Moving on, both sets of rules have been in the making for many years and have hit significant roadblocks along the way—USF/ICC reform nearly happened a few years ago and was scrapped when Commissioners couldn’t agree; and the Net Neutrality rules stumbled hard on the Comcast decision. The two sets of rules are both stretching the FCC’s authority over the Internet, and both have instigated a significant amount of tension between the industry, Congress, the FCC and consumers. There are familiar battle lines in both rulemaking proceedings—consumers vs. industry, industry vs. FCC, FCC vs. Congress. For example, the argument that consumers feel taken advantage of by telecom corporations could be used interchangeably to describe tensions in either rulemaking.
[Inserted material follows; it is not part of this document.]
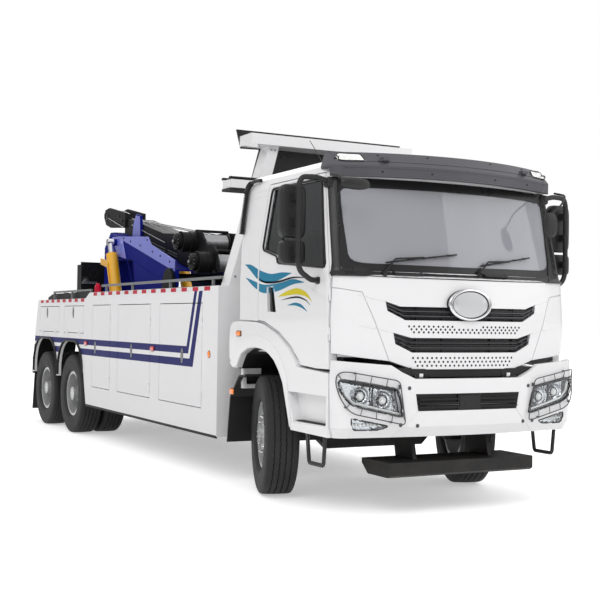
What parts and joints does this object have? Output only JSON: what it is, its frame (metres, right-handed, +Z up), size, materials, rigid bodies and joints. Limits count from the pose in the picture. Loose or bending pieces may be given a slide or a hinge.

There is also considerable polarization within the industry, especially with USF/ICC, where ILECs, wireless and cable have been facing off with very little agreement throughout the proceeding. The final Net Neutrality rules, and the likely final USF/ICC rules, are largely the result of a so-called “industry consensus,” but the actual level of consensus in both situations is debatable. In both proceedings, extreme arguments that the rules (or lack of rules) will destroy innovation, stifle investment, and prohibit broadband deployment and adoption have been cited with high frequency by most stakeholders.
So, will the USF/ICC reform follow the same bumpy road as Net Neutrality once the rules are approved at the FCC? Will the Net Neutrality and USF/ICC rules primarily just maintain the status quo, or will they each deliver radical changes to help bring telecommunications policy into the broadband era, as they both promise to do? And, what are the short- and long-term implications of these two rulemakings together for RLECs?